#### [Exercise aim]
Repeat the lines of the data that follow, please, starting at the first and stopping after the one with "brim_a = 5.6; // [4:0.2:7]".

#### [Supplied data]
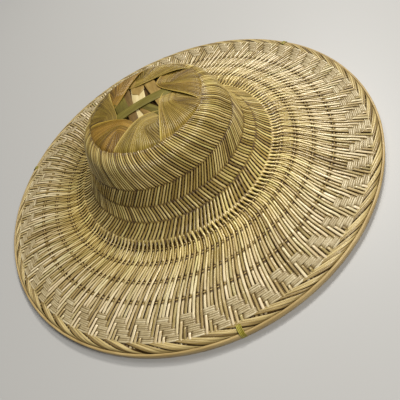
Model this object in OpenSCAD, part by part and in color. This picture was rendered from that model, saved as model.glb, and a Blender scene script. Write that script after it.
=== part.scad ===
// Wide-brimmed woven bamboo hat: a low round crown, a nearly flat brim and a hooped rim.
// Origin on the rest plane under the middle of the crown, +Z up, millimetres.

/* [Hat] */
// Outer diameter of the brim over its outer hoop
brim_d = 460; // [420:5:500]
// Height of the crown's top above the rest plane, without the crossed centre strips
crown_h = 99.5; // [95:0.5:104]
// Radius of the almost flat top of the crown
dome_r = 600; // [450:10:800]
// Slope where the flat top ends and the shoulder starts, in degrees
dome_a = 5.8; // [4:0.2:7]
// Radius of the crown's rounded shoulder
shoulder_r = 24; // [20:1:30]
// Slope of the crown's side, in degrees from level
side_a = 69; // [64:1:74]
// Straight length of the crown's side
side_len = 37; // [34:0.5:39]
// Radius of the hollow flare where the crown runs into the brim
flare_r = 42; // [36:1:48]
// Slope of the brim, in degrees from level
brim_a = 5.6; // [4:0.2:7]

/* [Weave] */
// Number of wide bamboo strips that cross at the crown's centre
strip_count = 7; // [7:1:7]
// Angle of the first strip's edge
strip_start = -162; // [-180:1:180]
// Thickness of one layer of split splints
splint_t = 0.9; // [0.7:0.05:1.1]
// Radius where the petals of the rosette start
eye_r = 12; // [10:0.5:14]
// Width of a strip where it crosses the centre
centre_w = 11; // [8:0.5:12]
// Length of a strip that shows across the centre
centre_len = 52; // [40:1:56]
// Thickness of a strip where it crosses the centre
centre_t = 0.6; // [0.5:0.05:0.8]
// Round wefts in the open part of the brim: radius of each ring
weft_r = [129.5, 144, 163, 183]; // [129:0.5:190]
// Diameter of a round weft
weft_d = 1.6; // [1.2:0.1:2]
// Inner radius of the first course of the twilled band
twill_r = 197.5; // [190:0.5:198]
// Distance from one course to the next
twill_pitch = 5.6; // [5.2:0.1:5.6]
// Flat wefts that lie side by side in one course
twill_wefts = 3; // [2:1:4]
// Gap between flat wefts
twill_gap = 0.2; // [0.1:0.05:0.4]

/* [Rim] */
// Radial thickness of the outer hoop
hoop_t = 2.6; // [2:0.1:3]
// Height of the outer hoop
hoop_h = 8; // [7:0.5:8]
// Height of the inner hoop
inner_hoop_h = 6.8; // [5:0.1:6.8]
// Radius of the brim's turned-down edge
edge_round = 4; // [3.6:0.1:4.5]
// Inner radius of the border of turned splints
border_r = 220; // [220:0.5:221.5]
// Number of lashings round the rim
tie_count = 3; // [3:1:12]
// Angle of the first lashing
tie_start = -97; // [-110:1:-80]
// Width of a lashing
tie_w = 5; // [3:0.5:6]

/* [Head ring] */
// Inner radius of the head ring
head_r = 92.5; // [88:0.5:93]
// Radial thickness of the head ring
ring_t = 2.5; // [2:0.1:2.7]
// Height of the head ring's lower edge
ring_z = 18.5; // [16:0.5:20]
// Height of the head ring
ring_h = 16; // [12:0.5:16]
// Number of lashings that hold the head ring
ring_tie_count = 8; // [6:1:12]

/* [Hidden] */
$fn = 96;

// Clearance between layers that lie on each other
gap = 0.05;
// Degrees per step along the profile's arcs
step = 7;
rim_r = brim_d / 2;
edge_r = rim_r - hoop_t;
edge_z = 1.5;
under_t0 = splint_t + gap;
under_t1 = under_t0 + splint_t;
leaf_t0 = under_t1 + gap;
leaf_t1 = leaf_t0 + 0.8;
cage_t0 = leaf_t1 + gap;
cage_t1 = cage_t0 + 1;
lining_end_r = rim_r - 9;
lining_split_r = 112;
inner_hoop_z = 0.5;
inner_hoop_r1 = edge_r - under_t1 - gap;
inner_hoop_r0 = inner_hoop_r1 - hoop_t;
border_t = 1.8;
tie_t = 0.6;
tie_notch = 0.7;
far = 2 * rim_r;

straw = "#cdb377";
pale = "#d9c795";
tan_wood = "#b8935a";

// --- Profile -------------------------------------------------------------------------------
// The hat's outer surface is a chain of tangent arcs and lines from the centre of the crown to
// the turned-down edge. Every layer is the same chain at its own depth t below that surface.

// Position after turning from slope a0 to slope a1 on an arc; a hollow arc has a negative r.
function arc_end(p, r, a0, a1) =
    [p[0] + r * (sin(a1) - sin(a0)), p[1] - r * (cos(a0) - cos(a1))];
function arc_points(p, r, a0, a1) =
    let (n = max(2, ceil(abs(a1 - a0) / step)))
    [for (i = [1:n]) arc_end(p, r, a0, a0 + (a1 - a0) * i / n)];
function last(v) = v[len(v) - 1];

brim_r0 = dome_r * sin(dome_a) + shoulder_r * (sin(side_a) - sin(dome_a))
    + side_len * cos(side_a) + flare_r * (sin(side_a) - sin(brim_a));
brim_len = (edge_r - edge_round * (1 - sin(brim_a)) - brim_r0) / cos(brim_a);

function profile(t) =
    let (
        start = [0, crown_h - t],
        dome = arc_points(start, dome_r - t, 0, dome_a),
        shoulder = arc_points(last(dome), shoulder_r - t, dome_a, side_a),
        side = last(shoulder) + side_len * [cos(side_a), -sin(side_a)],
        flare = arc_points(side, -flare_r - t, side_a, brim_a),
        brim = last(flare) + brim_len * [cos(brim_a), -sin(brim_a)],
        edge = arc_points(brim, edge_round - t, brim_a, 90),
        foot = [last(edge)[0], edge_z]
    )
    concat([start], dome, shoulder, [side], flare, [brim], edge, [foot]);

function reversed(v) = [for (i = [len(v) - 1:-1:0]) v[i]];

// Section of a layer between depths t0 and t1, kept between two radii and above a height
module layer(t0, t1, r0 = 0, r1 = far, z0 = -far)
    intersection() {
        polygon(concat(profile(t0), reversed(profile(t1))));
        translate([r0, z0]) square([r1 - r0, far - z0]);
    }

module ring_layer(t0, t1, r0 = 0, r1 = far, z0 = -far)
    rotate_extrude() layer(t0, t1, r0, r1, z0);

// One of the equal sectors of a layer, with a narrow gap to its neighbours
module sector(t0, t1, first, width)
    rotate([0, 0, first + 0.05])
        rotate_extrude(angle = width - 0.1) layer(t0, t1, eye_r);

module flat_band(r0, r1, z0, z1)
    rotate_extrude() translate([r0, z0]) square([r1 - r0, z1 - z0]);

// --- Crown and brim splints ----------------------------------------------------------------
strip_step = 360 / strip_count;

module crown_strip(i)
    color(straw) sector(0, splint_t, strip_start + strip_step * i, strip_step);

module under_strip(i)
    color("#a98a4e")
        sector(under_t0, under_t1, strip_start + strip_step * (i + 0.5), strip_step);

// Three strips cross on top of the rosette, each lying on the one before
module centre_strip(i)
    color("#b3a566")
        rotate([0, 0, 60 * (i + 1)])
            translate([-centre_len / 2, -centre_w / 2, crown_h + gap + (centre_t + gap) * i])
                cube([centre_len, centre_w, centre_t]);

// --- Wefts ---------------------------------------------------------------------------------
function brim_z(r) =
    let (p = profile(0), n = len(p), end = last(p), top = p[n - 2 - ceil((90 - brim_a) / step)])
    top[1] + (top[0] - r) * tan(brim_a);

module weft_ring(i)
    color(pale)
        rotate_extrude()
            translate([weft_r[i], brim_z(weft_r[i]) + (weft_d / 2 + gap) / cos(brim_a)])
                circle(d = weft_d, $fn = 24);

// One course of the twill: flat wefts side by side
module twill_course(i)
    color(pale)
        for (j = [0:twill_wefts - 1])
            let (pitch = twill_pitch / twill_wefts, r = twill_r + twill_pitch * i + pitch * j)
                ring_layer(-gap - 0.5, -gap, r, r + pitch - twill_gap);

// --- Rim -----------------------------------------------------------------------------------
module border()
    color("#9c7f45") ring_layer(-gap - border_t, -gap, border_r, far, hoop_h + 0.3);

module tie_places()
    for (i = [0:tie_count - 1]) rotate([0, 0, tie_start + 360 / tie_count * i]) children();

module tie_notches()
    tie_places()
        translate([inner_hoop_r0 - 2, -tie_w / 2 - 0.2, -1])
            cube([rim_r - inner_hoop_r0 + 4, tie_w + 0.4, tie_notch + 1]);

module rim_hoop_outer()
    color(tan_wood)
        difference() {
            flat_band(edge_r + gap, rim_r, 0, hoop_h);
            tie_notches();
        }

module rim_hoop_inner()
    color(tan_wood)
        difference() {
            flat_band(inner_hoop_r0, inner_hoop_r1, inner_hoop_z, inner_hoop_z + inner_hoop_h);
            tie_notches();
        }

// Section of a lashing: under both hoops, up outside, and in over the border
module tie_section() {
    top = gap + border_t + gap;
    translate([inner_hoop_r0 - tie_t - gap, gap]) square([tie_t, 5]);
    translate([inner_hoop_r0 - tie_t - gap, gap])
        square([rim_r + gap + 2 * tie_t - inner_hoop_r0 + gap, tie_t]);
    translate([rim_r + gap, gap]) square([tie_t, hoop_h + tie_t]);
    translate([edge_r + top, hoop_h + gap]) square([rim_r + gap + tie_t - edge_r - top, tie_t]);
    layer(-top - tie_t, -top, border_r - 1, far, hoop_h + gap);
}

module rim_ties()
    color("#a8952b")
        tie_places()
            rotate([0, 0, -tie_w / rim_r * 90 / PI])
                rotate_extrude(angle = tie_w / rim_r * 180 / PI) tie_section();

// --- Linings -------------------------------------------------------------------------------
module leaf_lining_crown()
    color("#6b512a") ring_layer(leaf_t0, leaf_t1, 0, lining_split_r);

module leaf_lining_brim()
    color("#6b512a") ring_layer(leaf_t0, leaf_t1, lining_split_r + gap, lining_end_r);

module inner_cage_crown()
    color("#c2a56b") ring_layer(cage_t0, cage_t1, 0, lining_split_r);

module inner_cage_brim()
    color("#c2a56b") ring_layer(cage_t0, cage_t1, lining_split_r + gap, lining_end_r);

// --- Head ring -----------------------------------------------------------------------------
module head_ring()
    color(tan_wood) flat_band(head_r, head_r + ring_t, ring_z, ring_z + ring_h);

// Short lashings that fill the space between the ring and the inner cage
module head_ring_ties()
    color("#a8952b")
        for (i = [0:ring_tie_count - 1])
            rotate([0, 0, 360 / ring_tie_count * i - 1.2])
                rotate_extrude(angle = 2.4)
                    difference() {
                        translate([head_r + ring_t + gap, ring_z + ring_h - 5])
                            square([12, 5]);
                        polygon(concat(profile(cage_t1 + gap), [[far, 0], [far, far], [0, far]]));
                    }

// --- Parts ---------------------------------------------------------------------------------
crown_strip(0);  // crown_strip_1
crown_strip(1);  // crown_strip_2
crown_strip(2);  // crown_strip_3
crown_strip(3);  // crown_strip_4
crown_strip(4);  // crown_strip_5
crown_strip(5);  // crown_strip_6
crown_strip(6);  // crown_strip_7
under_strip(0);  // under_strip_1
under_strip(1);  // under_strip_2
under_strip(2);  // under_strip_3
under_strip(3);  // under_strip_4
under_strip(4);  // under_strip_5
under_strip(5);  // under_strip_6
under_strip(6);  // under_strip_7
centre_strip(0);  // centre_strip_1
centre_strip(1);  // centre_strip_2
centre_strip(2);  // centre_strip_3
weft_ring(0);  // weft_ring_1
weft_ring(1);  // weft_ring_2
weft_ring(2);  // weft_ring_3
weft_ring(3);  // weft_ring_4
twill_course(0);  // twill_course_1
twill_course(1);  // twill_course_2
twill_course(2);  // twill_course_3
twill_course(3);  // twill_course_4
border();
rim_hoop_outer();
rim_hoop_inner();
rim_ties();
leaf_lining_crown();
leaf_lining_brim();
inner_cage_crown();
inner_cage_brim();
head_ring();
head_ring_ties();
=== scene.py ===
import bpy
import numpy as np
from mathutils import Matrix, Vector


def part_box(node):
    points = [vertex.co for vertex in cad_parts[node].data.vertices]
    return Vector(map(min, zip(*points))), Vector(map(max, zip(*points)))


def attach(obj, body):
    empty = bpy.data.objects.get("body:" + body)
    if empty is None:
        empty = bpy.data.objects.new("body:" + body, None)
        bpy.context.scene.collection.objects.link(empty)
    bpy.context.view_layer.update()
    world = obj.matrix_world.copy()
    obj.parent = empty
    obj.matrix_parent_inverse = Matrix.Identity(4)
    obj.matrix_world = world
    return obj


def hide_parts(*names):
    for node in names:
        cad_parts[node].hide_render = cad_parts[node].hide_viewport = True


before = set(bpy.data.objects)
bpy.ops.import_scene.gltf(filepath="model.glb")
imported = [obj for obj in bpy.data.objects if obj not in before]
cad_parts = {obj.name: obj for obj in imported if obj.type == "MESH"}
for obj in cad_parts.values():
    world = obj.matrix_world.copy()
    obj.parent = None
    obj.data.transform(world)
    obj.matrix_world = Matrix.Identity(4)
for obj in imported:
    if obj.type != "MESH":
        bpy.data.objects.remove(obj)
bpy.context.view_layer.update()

MM = 0.001
RNG = np.random.default_rng(7)

# --- Sizes ---------------------------------------------------------------------------------
STRIPS = 7                       # wide strips, each with a petal and a hidden end
SPLINTS = 24                     # splints that each end is split into
SET = STRIPS * SPLINTS           # splints in each of the two sets
PITCH = 2 * np.pi / SET
STRIP_START = np.radians(-140.0)

# The outer surface is the same chain of arcs and lines as in the CAD model.
RIM_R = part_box("rim_hoop_outer")[1].x / MM
HOOP_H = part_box("rim_hoop_outer")[1].z / MM
CROWN_H = max(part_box("crown_strip_%d" % (i + 1))[1].z for i in range(STRIPS)) / MM
DOME_R, DOME_A = 600.0, np.radians(5.8)
SHOULDER_R = 24.0
SIDE_A, SIDE_LEN = np.radians(69.0), 37.0
FLARE_R = 42.0
BRIM_A = np.radians(5.6)
EDGE_ROUND = 4.0
EDGE_R = RIM_R - 2.6
FOOT_LEN = 4.0

# Distances along the surface from the crown's centre
UNDER_START_S = 48.0             # the lower set starts here, hidden by the petals
SHOULDER_S = 65.0                # petals end, first zigzag band starts
ZIGZAG_S = [105.5, 126.0, 143.0, 161.5]
WEFT_S = [171.0, 186.0, 205.0, 225.0]
TWILL_S, COURSE, COURSES, FLATS = 239.5, 5.6, 4, 3
BORDER_S = TWILL_S + COURSE * COURSES
LINING_CROWN_S, LINING_BRIM_S = 152.0, 148.0     # the crown's linings end, the brim's start

SPLINT_W, SPLINT_T = 3.0, 0.95

# Heights above the surface
TOP, LOW = -0.10, -1.25          # a splint's crown where it lies on top of the other set or below
OVER, UNDER = -0.05, -1.60       # the same where it passes over or under a weft
LEAVING, DIVING = -0.35, -0.85   # the same just before and after it passes over or under one
WEFT_H = -1.32                   # the middle of a round weft
LEAF_H, LEAF_TILT = -2.62, 0.28  # a leaf's higher edge, and how much lower its other edge lies
CAGE_H, CAGE_WAVE = -3.48, 0.34  # the cage's strips, and how far they rise and fall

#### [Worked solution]
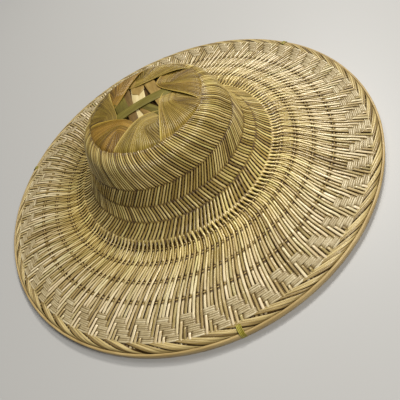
Model this object in OpenSCAD, part by part and in color. This picture was rendered from that model, saved as model.glb, and a Blender scene script. Write that script after it.
=== part.scad ===
// Wide-brimmed woven bamboo hat: a low round crown, a nearly flat brim and a hooped rim.
// Origin on the rest plane under the middle of the crown, +Z up, millimetres.

/* [Hat] */
// Outer diameter of the brim over its outer hoop
brim_d = 460; // [420:5:500]
// Height of the crown's top above the rest plane, without the crossed centre strips
crown_h = 99.5; // [95:0.5:104]
// Radius of the almost flat top of the crown
dome_r = 600; // [450:10:800]
// Slope where the flat top ends and the shoulder starts, in degrees
dome_a = 5.8; // [4:0.2:7]
// Radius of the crown's rounded shoulder
shoulder_r = 24; // [20:1:30]
// Slope of the crown's side, in degrees from level
side_a = 69; // [64:1:74]
// Straight length of the crown's side
side_len = 37; // [34:0.5:39]
// Radius of the hollow flare where the crown runs into the brim
flare_r = 42; // [36:1:48]
// Slope of the brim, in degrees from level
brim_a = 5.6; // [4:0.2:7]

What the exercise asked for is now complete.